## start

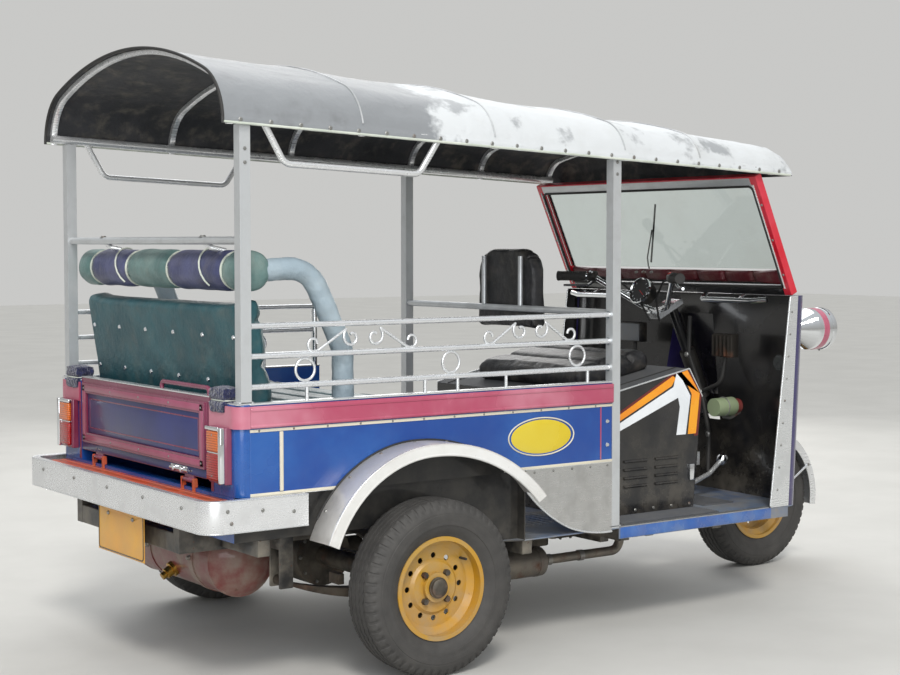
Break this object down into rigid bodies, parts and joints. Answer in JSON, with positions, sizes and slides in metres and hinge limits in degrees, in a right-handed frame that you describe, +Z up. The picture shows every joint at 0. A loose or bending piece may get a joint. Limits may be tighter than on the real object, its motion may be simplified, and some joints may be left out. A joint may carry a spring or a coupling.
{
  "type": "auto rickshaw",
  "caption": "Three-wheeled passenger rickshaw with a bench seat, side rails, vinyl canopy, tailgate, handlebar steering and freely turning wheels.",
  "frame": {"origin": "on the ground under the middle of the vehicle's footprint", "axes": "+X forward, +Y to the driver's left, +Z up"},
  "size_m": [3.1819, 1.56, 1.9497],
  "materials": {
    "frame_paint": "black chassis paint, dusty, rust at the edges",
    "axle_iron": "oily cast iron and steel, dusty",
    "spring_steel": "bare spring steel with brown rust film",
    "exhaust_steel": "dull aluminised steel",
    "tank_red": "dark red enamel, dusty",
    "floor_plate": "blue-grey floor plate, worn",
    "body_blue": "gloss blue enamel",
    "lamp_plastic": "amber and red lenses in a bright frame",
    "gate_maroon": "maroon enamel with a dark blue field",
    "deck_red": "orange-red enamel",
    "stainless": "polished stainless sheet and tube",
    "plate_yellow": "yellow enamel plate, blank",
    "rub_maroon": "maroon-pink enamel strip",
    "seat_vinyl": "teal vinyl, buttoned",
    "bolster_vinyl": "blue and grey vinyl with light piping",
    "chrome_tube": "chromed tube",
    "canopy_vinyl": "coated canvas, silver grey, bleached white forward",
    "black_paint": "black enamel",
    "black_vinyl": "black vinyl",
    "maroon_vinyl": "maroon vinyl",
    "cowl_purple": "dark purple-blue enamel",
    "pillar_red": "red enamel",
    "glass": "clear laminated glass",
    "tyre": "worn dusty tyre rubber",
    "rim_yellow": "yellow enamel wheel"
  },
  "bodies": {
    "chassis": {"ladder_frame": "frame_paint", "frame_members": "frame_paint", "rear_axle": "axle_iron", "leaf_springs": "spring_steel", "engine_block": "axle_iron", "propshaft": "spring_steel", "exhaust": "exhaust_steel", "gas_tank": "tank_red", "floor_pan": "floor_plate", "side_panels": "body_blue", "rear_corner_pillars": "body_blue", "tail_lamps": "lamp_plastic", "bumper_deck": "deck_red", "rear_bumper": "stainless", "number_plate": "plate_yellow", "arch_flares": "stainless", "skirt": "stainless", "rub_rails": "rub_maroon", "bench_box": "body_blue", "bench_cushion": "seat_vinyl", "bench_backrest": "seat_vinyl", "bolster_roll": "bolster_vinyl", "side_rails": "chrome_tube", "roof_posts": "stainless", "roof_frame": "stainless", "canopy": "canopy_vinyl", "engine_cover": "black_paint", "driver_seat": "black_vinyl", "front_cowl": "cowl_purple", "cowl_edge_strips": "stainless", "dash_panel": "maroon_vinyl", "windscreen_frame": "pillar_red", "windscreen_glass": "glass", "headlamps": "chrome_tube", "pedals_levers": "chrome_tube"},
    "steering": {"front_fork": "black_paint", "handlebar": "chrome_tube", "front_mudguard": "stainless"},
    "front_wheel": {"front_tyre": "tyre", "front_rim": "rim_yellow"},
    "rear_wheel_right": {"rear_tyre_right": "tyre", "rear_rim_right": "rim_yellow"},
    "rear_wheel_left": {"rear_tyre_left": "tyre", "rear_rim_left": "rim_yellow"},
    "tailgate": {"tailgate": "gate_maroon"}
  },
  "joints": [
    {"name": "steering_turn", "type": "hinge", "parent": "chassis", "child": "steering", "pos_m": [0.9715, 0, 0.8089], "axis": [-0.4384, 0, 0.8988], "range_deg": [-35, 35]},
    {"name": "front_wheel_roll", "type": "hinge", "parent": "steering", "child": "front_wheel", "pos_m": [1.291, 0, 0.275], "axis": [0, 1, 0], "continuous": true},
    {"name": "rear_wheel_right_roll", "type": "hinge", "parent": "chassis", "child": "rear_wheel_right", "pos_m": [-0.829, -0.705, 0.275], "axis": [0, 1, 0], "continuous": true},
    {"name": "rear_wheel_left_roll", "type": "hinge", "parent": "chassis", "child": "rear_wheel_left", "pos_m": [-0.829, 0.705, 0.275], "axis": [0, 1, 0], "continuous": true},
    {"name": "tailgate_swing", "type": "hinge", "parent": "chassis", "child": "tailgate", "pos_m": [-1.469, 0, 0.617], "axis": [0, -1, 0], "range_deg": [0, 90]}
  ]
}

## end

Output the full listing without altering anything.

## Task solution
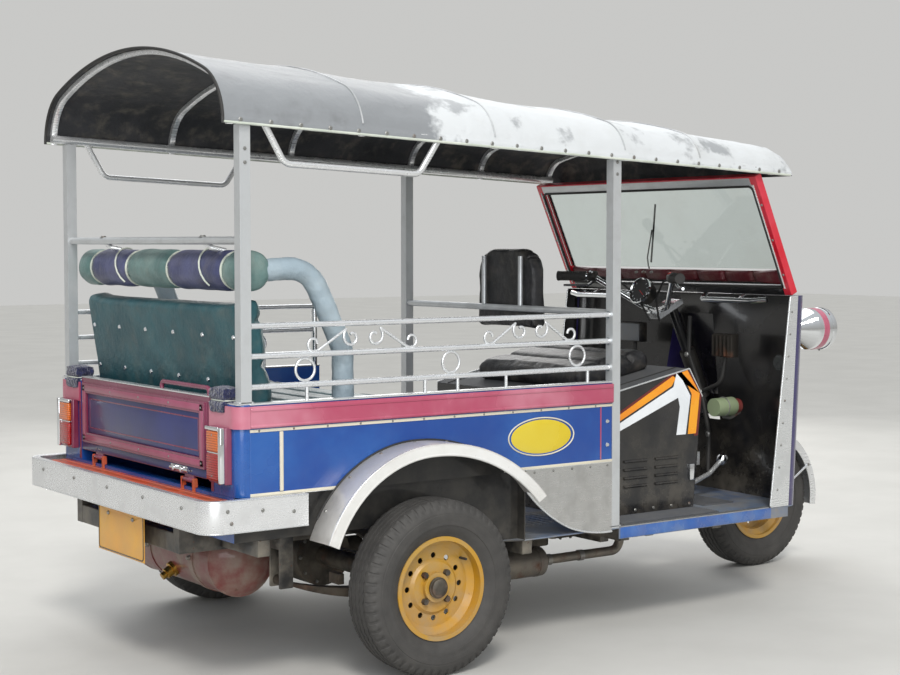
Break this object down into rigid bodies, parts and joints. Answer in JSON, with positions, sizes and slides in metres and hinge limits in degrees, in a right-handed frame that you describe, +Z up. The picture shows every joint at 0. A loose or bending piece may get a joint. Limits may be tighter than on the real object, its motion may be simplified, and some joints may be left out. A joint may carry a spring or a coupling.
{
  "type": "auto rickshaw",
  "caption": "Three-wheeled passenger rickshaw with a bench seat, side rails, vinyl canopy, tailgate, handlebar steering and freely turning wheels.",
  "frame": {"origin": "on the ground under the middle of the vehicle's footprint", "axes": "+X forward, +Y to the driver's left, +Z up"},
  "size_m": [3.1819, 1.56, 1.9497],
  "materials": {
    "frame_paint": "black chassis paint, dusty, rust at the edges",
    "axle_iron": "oily cast iron and steel, dusty",
    "spring_steel": "bare spring steel with brown rust film",
    "exhaust_steel": "dull aluminised steel",
    "tank_red": "dark red enamel, dusty",
    "floor_plate": "blue-grey floor plate, worn",
    "body_blue": "gloss blue enamel",
    "lamp_plastic": "amber and red lenses in a bright frame",
    "gate_maroon": "maroon enamel with a dark blue field",
    "deck_red": "orange-red enamel",
    "stainless": "polished stainless sheet and tube",
    "plate_yellow": "yellow enamel plate, blank",
    "rub_maroon": "maroon-pink enamel strip",
    "seat_vinyl": "teal vinyl, buttoned",
    "bolster_vinyl": "blue and grey vinyl with light piping",
    "chrome_tube": "chromed tube",
    "canopy_vinyl": "coated canvas, silver grey, bleached white forward",
    "black_paint": "black enamel",
    "black_vinyl": "black vinyl",
    "maroon_vinyl": "maroon vinyl",
    "cowl_purple": "dark purple-blue enamel",
    "pillar_red": "red enamel",
    "glass": "clear laminated glass",
    "tyre": "worn dusty tyre rubber",
    "rim_yellow": "yellow enamel wheel"
  },
  "bodies": {
    "chassis": {"ladder_frame": "frame_paint", "frame_members": "frame_paint", "rear_axle": "axle_iron", "leaf_springs": "spring_steel", "engine_block": "axle_iron", "propshaft": "spring_steel", "exhaust": "exhaust_steel", "gas_tank": "tank_red", "floor_pan": "floor_plate", "side_panels": "body_blue", "rear_corner_pillars": "body_blue", "tail_lamps": "lamp_plastic", "bumper_deck": "deck_red", "rear_bumper": "stainless", "number_plate": "plate_yellow", "arch_flares": "stainless", "skirt": "stainless", "rub_rails": "rub_maroon", "bench_box": "body_blue", "bench_cushion": "seat_vinyl", "bench_backrest": "seat_vinyl", "bolster_roll": "bolster_vinyl", "side_rails": "chrome_tube", "roof_posts": "stainless", "roof_frame": "stainless", "canopy": "canopy_vinyl", "engine_cover": "black_paint", "driver_seat": "black_vinyl", "front_cowl": "cowl_purple", "cowl_edge_strips": "stainless", "dash_panel": "maroon_vinyl", "windscreen_frame": "pillar_red", "windscreen_glass": "glass", "headlamps": "chrome_tube", "pedals_levers": "chrome_tube"},
    "steering": {"front_fork": "black_paint", "handlebar": "chrome_tube", "front_mudguard": "stainless"},
    "front_wheel": {"front_tyre": "tyre", "front_rim": "rim_yellow"},
    "rear_wheel_right": {"rear_tyre_right": "tyre", "rear_rim_right": "rim_yellow"},
    "rear_wheel_left": {"rear_tyre_left": "tyre", "rear_rim_left": "rim_yellow"},
    "tailgate": {"tailgate": "gate_maroon"}
  },
  "joints": [
    {"name": "steering_turn", "type": "hinge", "parent": "chassis", "child": "steering", "pos_m": [0.9715, 0, 0.8089], "axis": [-0.4384, 0, 0.8988], "range_deg": [-35, 35]},
    {"name": "front_wheel_roll", "type": "hinge", "parent": "steering", "child": "front_wheel", "pos_m": [1.291, 0, 0.275], "axis": [0, 1, 0], "continuous": true},
    {"name": "rear_wheel_right_roll", "type": "hinge", "parent": "chassis", "child": "rear_wheel_right", "pos_m": [-0.829, -0.705, 0.275], "axis": [0, 1, 0], "continuous": true},
    {"name": "rear_wheel_left_roll", "type": "hinge", "parent": "chassis", "child": "rear_wheel_left", "pos_m": [-0.829, 0.705, 0.275], "axis": [0, 1, 0], "continuous": true},
    {"name": "tailgate_swing", "type": "hinge", "parent": "chassis", "child": "tailgate", "pos_m": [-1.469, 0, 0.617], "axis": [0, -1, 0], "range_deg": [0, 90]}
  ]
}